### Work to complete
Reproduce each of the lines word for word.

START Task material

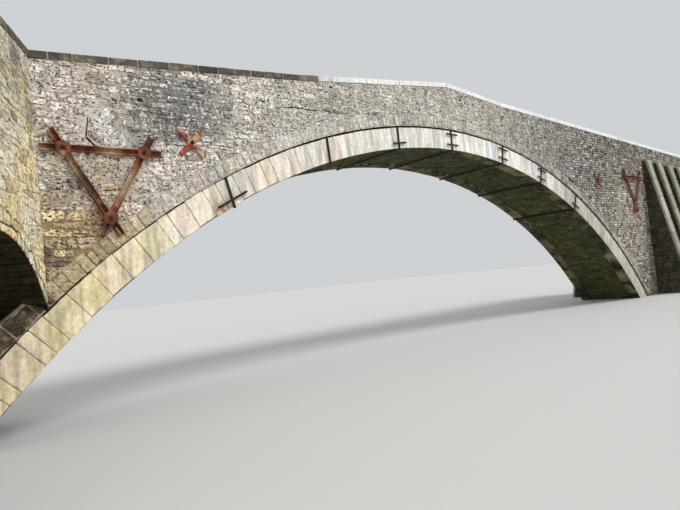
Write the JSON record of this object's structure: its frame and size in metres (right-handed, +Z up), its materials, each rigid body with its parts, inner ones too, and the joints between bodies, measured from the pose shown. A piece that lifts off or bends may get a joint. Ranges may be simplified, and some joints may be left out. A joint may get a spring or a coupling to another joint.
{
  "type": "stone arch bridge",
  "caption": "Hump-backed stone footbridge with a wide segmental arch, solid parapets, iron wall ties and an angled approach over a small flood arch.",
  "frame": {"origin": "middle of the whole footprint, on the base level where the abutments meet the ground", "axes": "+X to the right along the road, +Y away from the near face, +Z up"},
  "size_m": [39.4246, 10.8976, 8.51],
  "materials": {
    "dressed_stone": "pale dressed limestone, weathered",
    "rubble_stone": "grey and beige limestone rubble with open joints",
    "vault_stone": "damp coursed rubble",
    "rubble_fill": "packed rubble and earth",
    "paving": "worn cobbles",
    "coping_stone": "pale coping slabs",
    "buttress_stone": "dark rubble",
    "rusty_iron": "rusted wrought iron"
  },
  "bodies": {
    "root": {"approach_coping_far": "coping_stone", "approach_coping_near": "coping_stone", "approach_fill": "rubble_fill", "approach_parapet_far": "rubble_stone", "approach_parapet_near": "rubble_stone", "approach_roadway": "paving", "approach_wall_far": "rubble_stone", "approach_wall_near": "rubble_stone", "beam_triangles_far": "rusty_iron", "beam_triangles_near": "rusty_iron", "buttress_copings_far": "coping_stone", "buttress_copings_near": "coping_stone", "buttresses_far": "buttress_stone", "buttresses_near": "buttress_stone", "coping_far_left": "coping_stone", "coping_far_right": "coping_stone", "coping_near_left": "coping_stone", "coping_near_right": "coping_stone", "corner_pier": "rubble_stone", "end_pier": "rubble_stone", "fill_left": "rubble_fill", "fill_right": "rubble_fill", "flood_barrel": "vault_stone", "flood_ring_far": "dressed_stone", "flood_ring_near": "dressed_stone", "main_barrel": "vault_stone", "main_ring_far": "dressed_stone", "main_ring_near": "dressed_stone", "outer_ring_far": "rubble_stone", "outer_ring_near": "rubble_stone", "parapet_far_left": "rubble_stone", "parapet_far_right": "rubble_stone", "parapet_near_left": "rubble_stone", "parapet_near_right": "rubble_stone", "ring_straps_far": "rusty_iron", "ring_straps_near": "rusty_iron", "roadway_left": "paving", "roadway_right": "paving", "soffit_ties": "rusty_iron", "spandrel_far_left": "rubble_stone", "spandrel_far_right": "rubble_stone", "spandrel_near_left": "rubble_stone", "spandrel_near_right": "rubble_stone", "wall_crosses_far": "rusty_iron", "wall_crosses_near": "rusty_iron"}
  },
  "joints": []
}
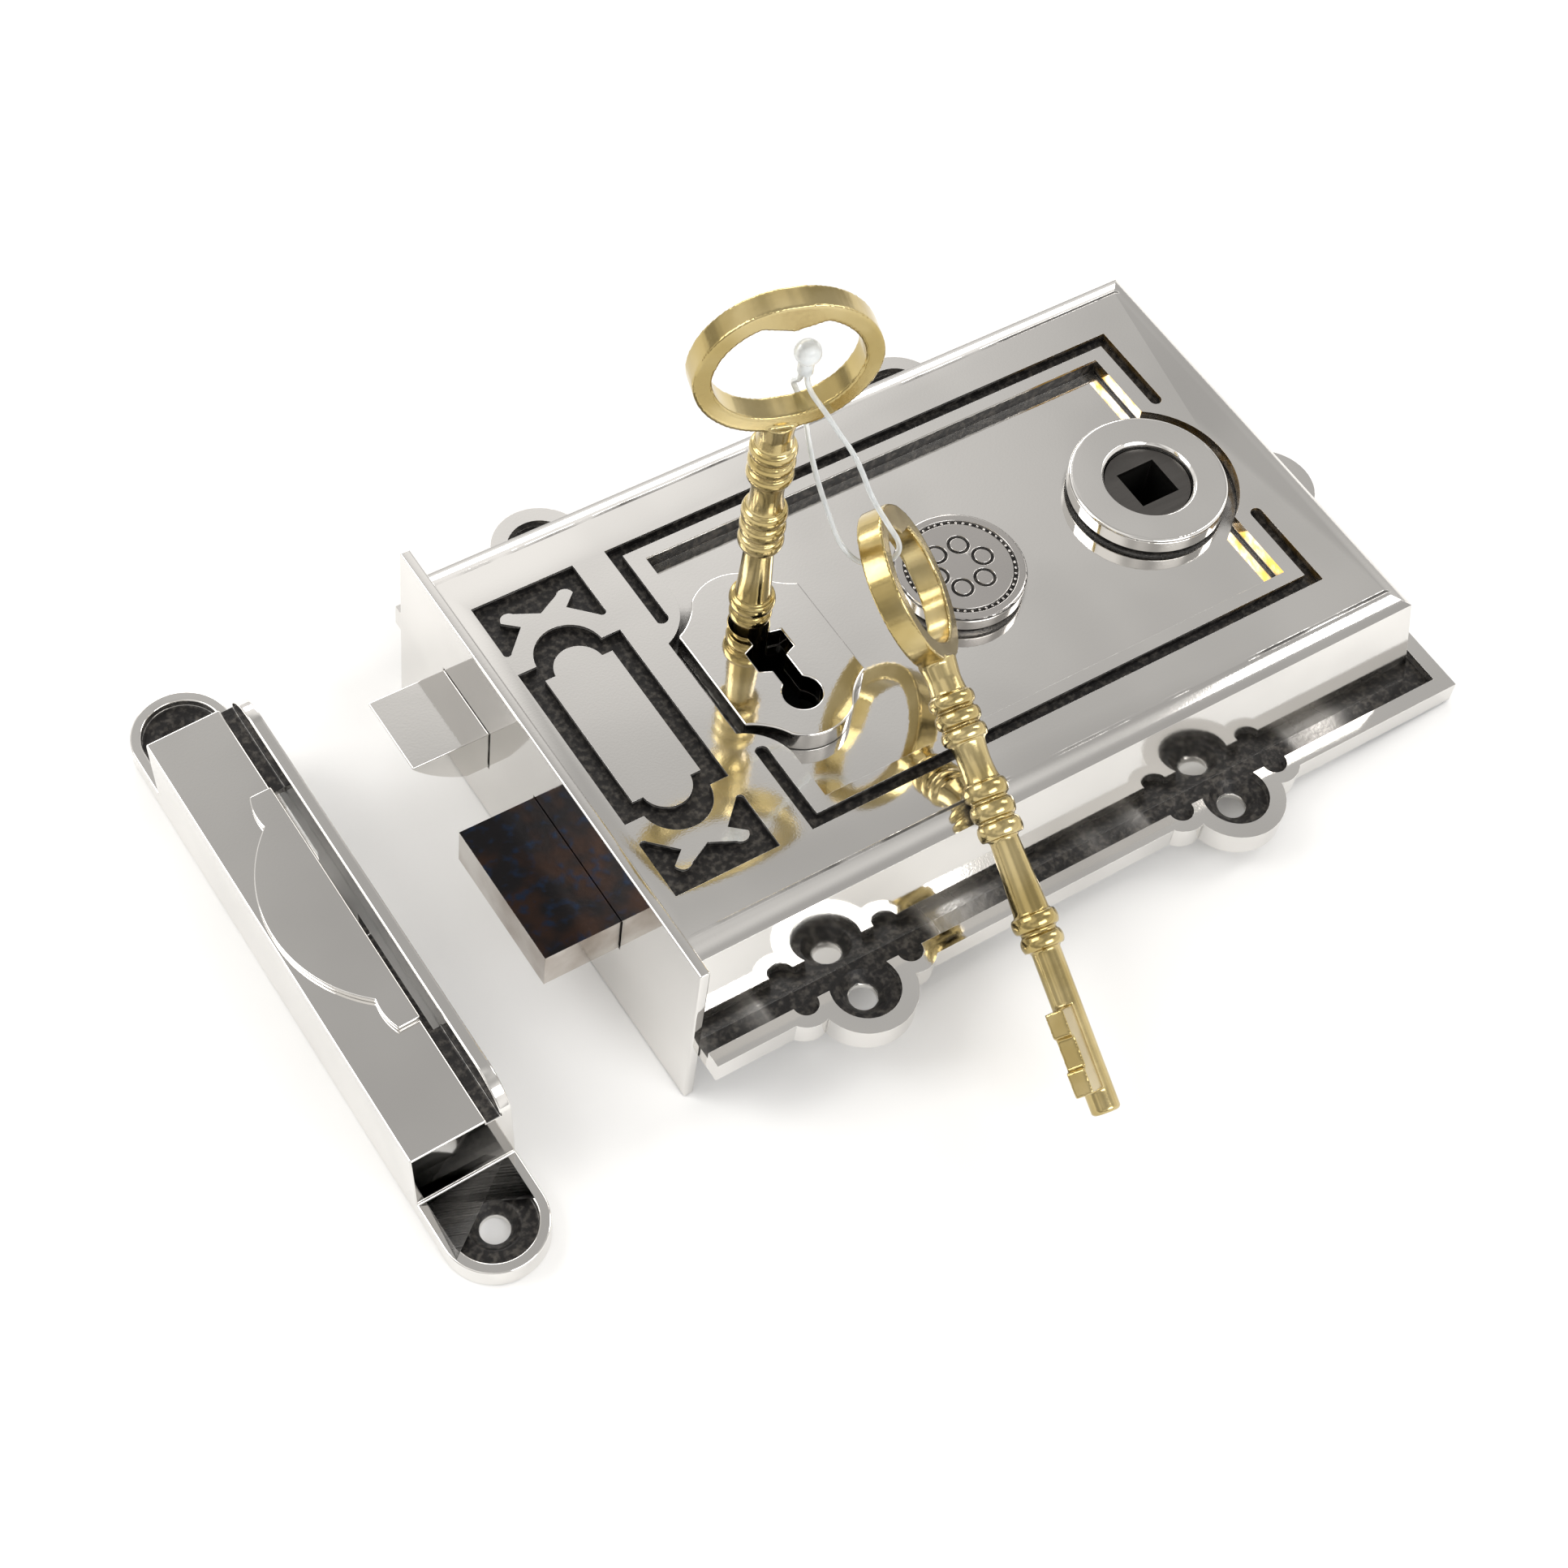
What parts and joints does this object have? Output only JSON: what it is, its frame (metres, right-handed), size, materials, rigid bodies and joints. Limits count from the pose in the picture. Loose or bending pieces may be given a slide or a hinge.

END Task material

### Answer in full
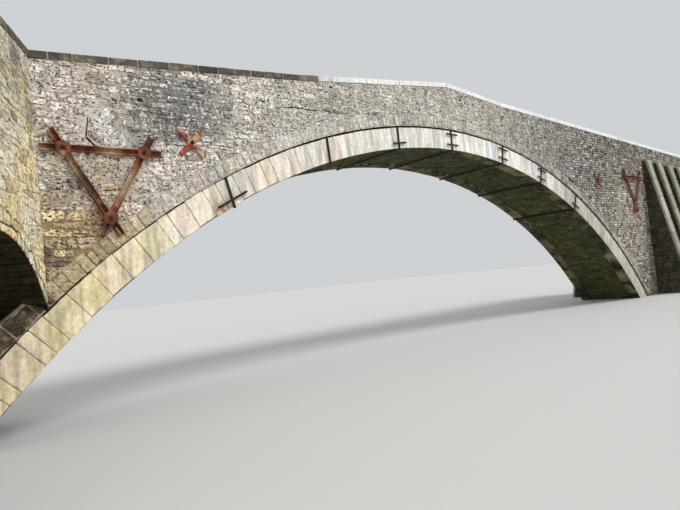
Write the JSON record of this object's structure: its frame and size in metres (right-handed, +Z up), its materials, each rigid body with its parts, inner ones too, and the joints between bodies, measured from the pose shown. A piece that lifts off or bends may get a joint. Ranges may be simplified, and some joints may be left out. A joint may get a spring or a coupling to another joint.
{
  "type": "stone arch bridge",
  "caption": "Hump-backed stone footbridge with a wide segmental arch, solid parapets, iron wall ties and an angled approach over a small flood arch.",
  "frame": {"origin": "middle of the whole footprint, on the base level where the abutments meet the ground", "axes": "+X to the right along the road, +Y away from the near face, +Z up"},
  "size_m": [39.4246, 10.8976, 8.51],
  "materials": {
    "dressed_stone": "pale dressed limestone, weathered",
    "rubble_stone": "grey and beige limestone rubble with open joints",
    "vault_stone": "damp coursed rubble",
    "rubble_fill": "packed rubble and earth",
    "paving": "worn cobbles",
    "coping_stone": "pale coping slabs",
    "buttress_stone": "dark rubble",
    "rusty_iron": "rusted wrought iron"
  },
  "bodies": {
    "root": {"approach_coping_far": "coping_stone", "approach_coping_near": "coping_stone", "approach_fill": "rubble_fill", "approach_parapet_far": "rubble_stone", "approach_parapet_near": "rubble_stone", "approach_roadway": "paving", "approach_wall_far": "rubble_stone", "approach_wall_near": "rubble_stone", "beam_triangles_far": "rusty_iron", "beam_triangles_near": "rusty_iron", "buttress_copings_far": "coping_stone", "buttress_copings_near": "coping_stone", "buttresses_far": "buttress_stone", "buttresses_near": "buttress_stone", "coping_far_left": "coping_stone", "coping_far_right": "coping_stone", "coping_near_left": "coping_stone", "coping_near_right": "coping_stone", "corner_pier": "rubble_stone", "end_pier": "rubble_stone", "fill_left": "rubble_fill", "fill_right": "rubble_fill", "flood_barrel": "vault_stone", "flood_ring_far": "dressed_stone", "flood_ring_near": "dressed_stone", "main_barrel": "vault_stone", "main_ring_far": "dressed_stone", "main_ring_near": "dressed_stone", "outer_ring_far": "rubble_stone", "outer_ring_near": "rubble_stone", "parapet_far_left": "rubble_stone", "parapet_far_right": "rubble_stone", "parapet_near_left": "rubble_stone", "parapet_near_right": "rubble_stone", "ring_straps_far": "rusty_iron", "ring_straps_near": "rusty_iron", "roadway_left": "paving", "roadway_right": "paving", "soffit_ties": "rusty_iron", "spandrel_far_left": "rubble_stone", "spandrel_far_right": "rubble_stone", "spandrel_near_left": "rubble_stone", "spandrel_near_right": "rubble_stone", "wall_crosses_far": "rusty_iron", "wall_crosses_near": "rusty_iron"}
  },
  "joints": []
}
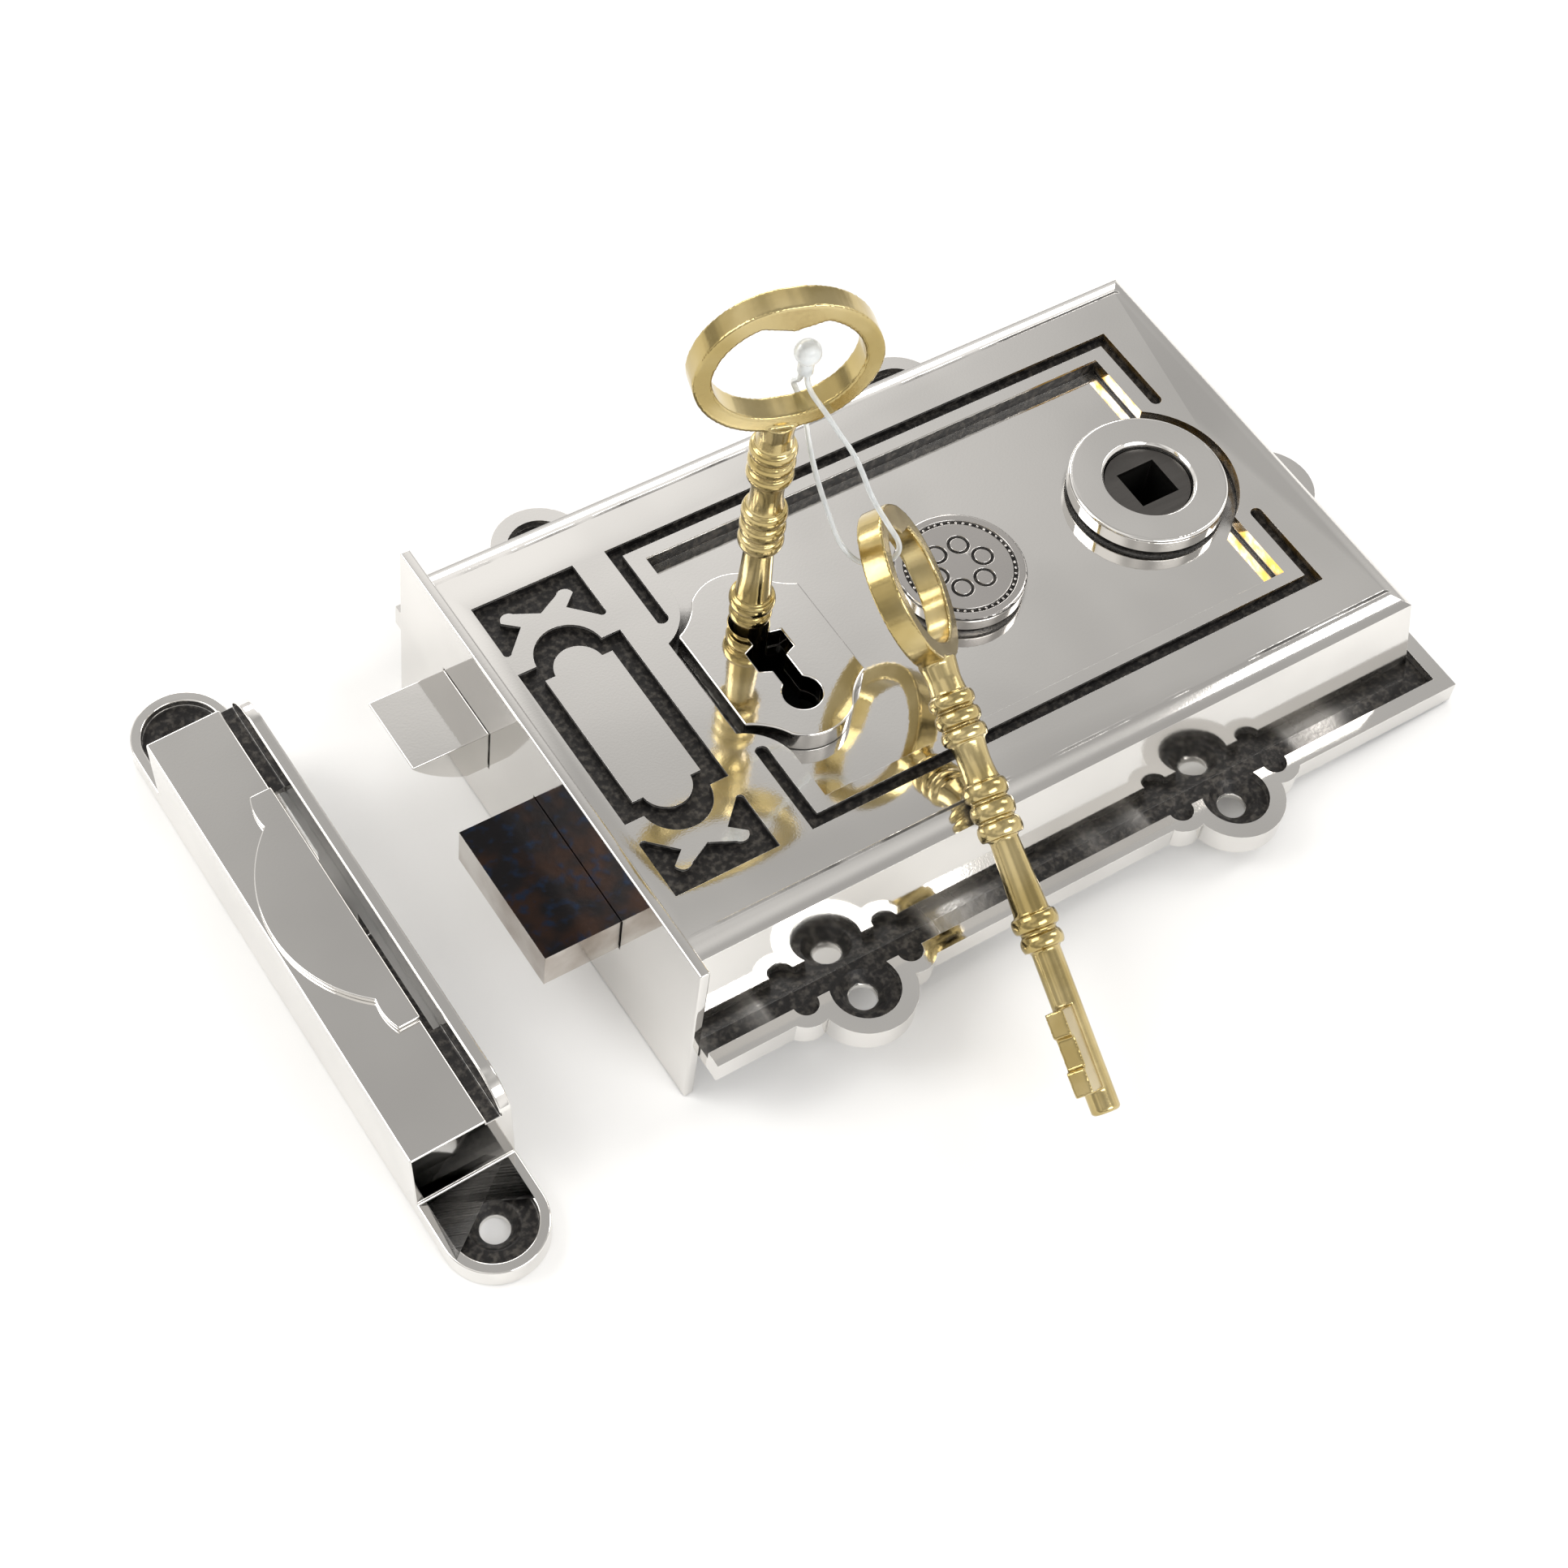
What parts and joints does this object have? Output only JSON: what it is, its frame (metres, right-handed), size, materials, rigid bodies and joints. Limits count from the pose in the picture. Loose or bending pieces may be given a slide or a hinge.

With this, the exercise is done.